**Given material:**
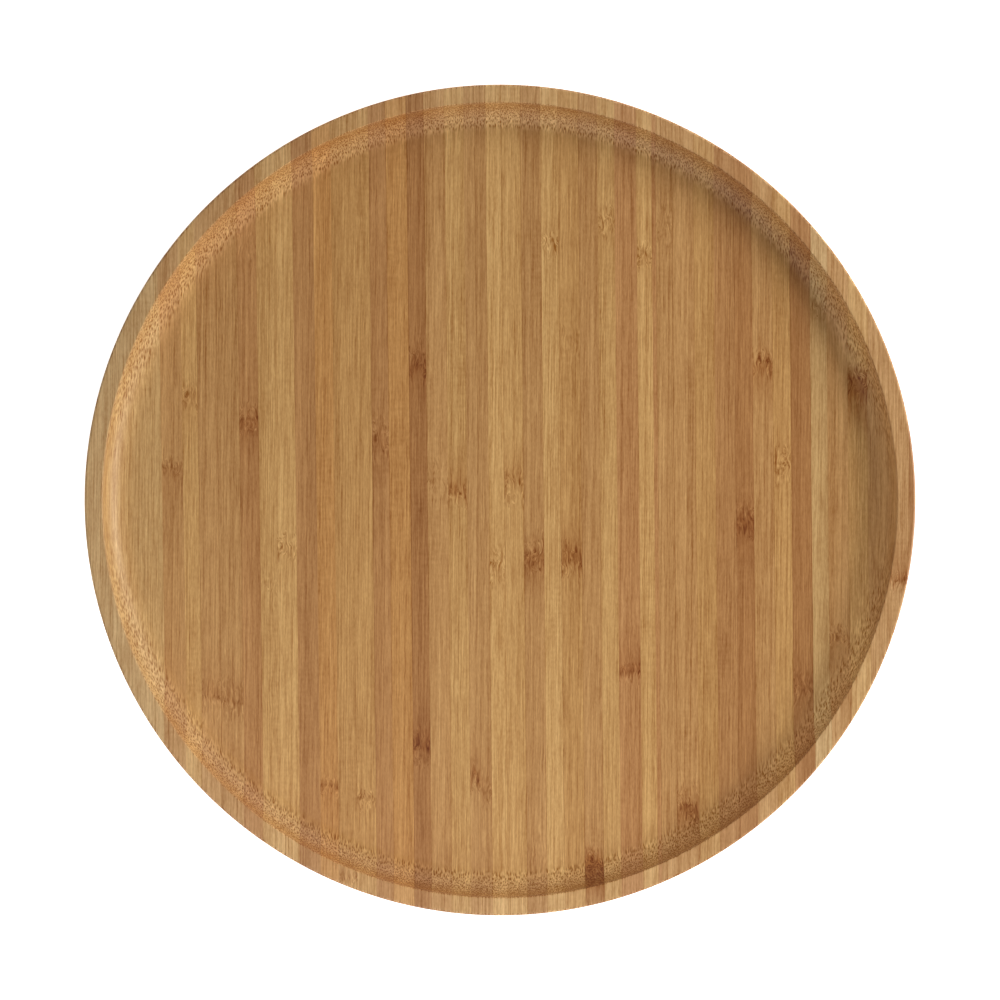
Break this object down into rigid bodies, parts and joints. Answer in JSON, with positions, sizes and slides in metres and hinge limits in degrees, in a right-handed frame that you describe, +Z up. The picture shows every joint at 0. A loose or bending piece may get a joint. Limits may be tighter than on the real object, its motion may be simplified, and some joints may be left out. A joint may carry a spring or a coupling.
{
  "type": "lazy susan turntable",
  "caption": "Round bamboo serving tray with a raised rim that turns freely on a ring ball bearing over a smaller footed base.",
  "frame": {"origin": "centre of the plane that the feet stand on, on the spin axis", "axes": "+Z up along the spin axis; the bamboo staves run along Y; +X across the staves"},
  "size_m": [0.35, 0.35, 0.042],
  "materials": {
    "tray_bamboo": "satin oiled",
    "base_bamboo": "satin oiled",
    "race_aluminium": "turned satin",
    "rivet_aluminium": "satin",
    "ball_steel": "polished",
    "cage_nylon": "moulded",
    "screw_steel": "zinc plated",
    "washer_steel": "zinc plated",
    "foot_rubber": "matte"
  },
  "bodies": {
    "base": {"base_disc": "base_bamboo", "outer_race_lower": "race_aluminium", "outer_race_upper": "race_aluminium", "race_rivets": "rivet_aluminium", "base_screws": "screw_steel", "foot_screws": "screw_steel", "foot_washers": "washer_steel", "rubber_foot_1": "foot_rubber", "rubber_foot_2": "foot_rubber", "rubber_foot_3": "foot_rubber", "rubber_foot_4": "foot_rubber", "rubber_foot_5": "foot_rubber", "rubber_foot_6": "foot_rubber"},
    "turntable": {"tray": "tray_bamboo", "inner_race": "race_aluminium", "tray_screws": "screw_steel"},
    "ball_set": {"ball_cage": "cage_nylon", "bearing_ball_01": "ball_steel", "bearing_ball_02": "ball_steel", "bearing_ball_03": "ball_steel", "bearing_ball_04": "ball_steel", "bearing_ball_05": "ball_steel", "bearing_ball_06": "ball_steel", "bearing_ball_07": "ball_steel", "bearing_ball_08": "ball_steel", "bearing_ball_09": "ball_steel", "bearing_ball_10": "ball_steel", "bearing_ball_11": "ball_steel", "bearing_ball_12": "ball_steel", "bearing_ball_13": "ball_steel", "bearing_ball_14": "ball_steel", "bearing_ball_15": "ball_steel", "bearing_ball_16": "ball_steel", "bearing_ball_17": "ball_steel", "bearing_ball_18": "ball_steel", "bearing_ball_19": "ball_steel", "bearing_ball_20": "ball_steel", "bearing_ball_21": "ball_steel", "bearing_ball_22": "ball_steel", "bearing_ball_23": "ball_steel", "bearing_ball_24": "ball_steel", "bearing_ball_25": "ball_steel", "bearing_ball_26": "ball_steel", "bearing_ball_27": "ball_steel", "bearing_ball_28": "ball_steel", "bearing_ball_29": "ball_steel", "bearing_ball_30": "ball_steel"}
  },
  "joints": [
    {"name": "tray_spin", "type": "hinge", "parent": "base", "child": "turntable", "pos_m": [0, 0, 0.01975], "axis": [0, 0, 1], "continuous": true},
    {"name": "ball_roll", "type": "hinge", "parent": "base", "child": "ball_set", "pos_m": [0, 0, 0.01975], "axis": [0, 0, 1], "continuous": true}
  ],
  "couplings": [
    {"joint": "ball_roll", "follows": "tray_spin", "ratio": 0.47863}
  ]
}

**Problem requirements:**
Filter the data, keeping only the lines that contain "hinge".

**Exercise output:**
Break this object down into rigid bodies, parts and joints. Answer in JSON, with positions, sizes and slides in metres and hinge limits in degrees, in a right-handed frame that you describe, +Z up. The picture shows every joint at 0. A loose or bending piece may get a joint. Limits may be tighter than on the real object, its motion may be simplified, and some joints may be left out. A joint may carry a spring or a coupling.
    {"name": "tray_spin", "type": "hinge", "parent": "base", "child": "turntable", "pos_m": [0, 0, 0.01975], "axis": [0, 0, 1], "continuous": true},
    {"name": "ball_roll", "type": "hinge", "parent": "base", "child": "ball_set", "pos_m": [0, 0, 0.01975], "axis": [0, 0, 1], "continuous": true}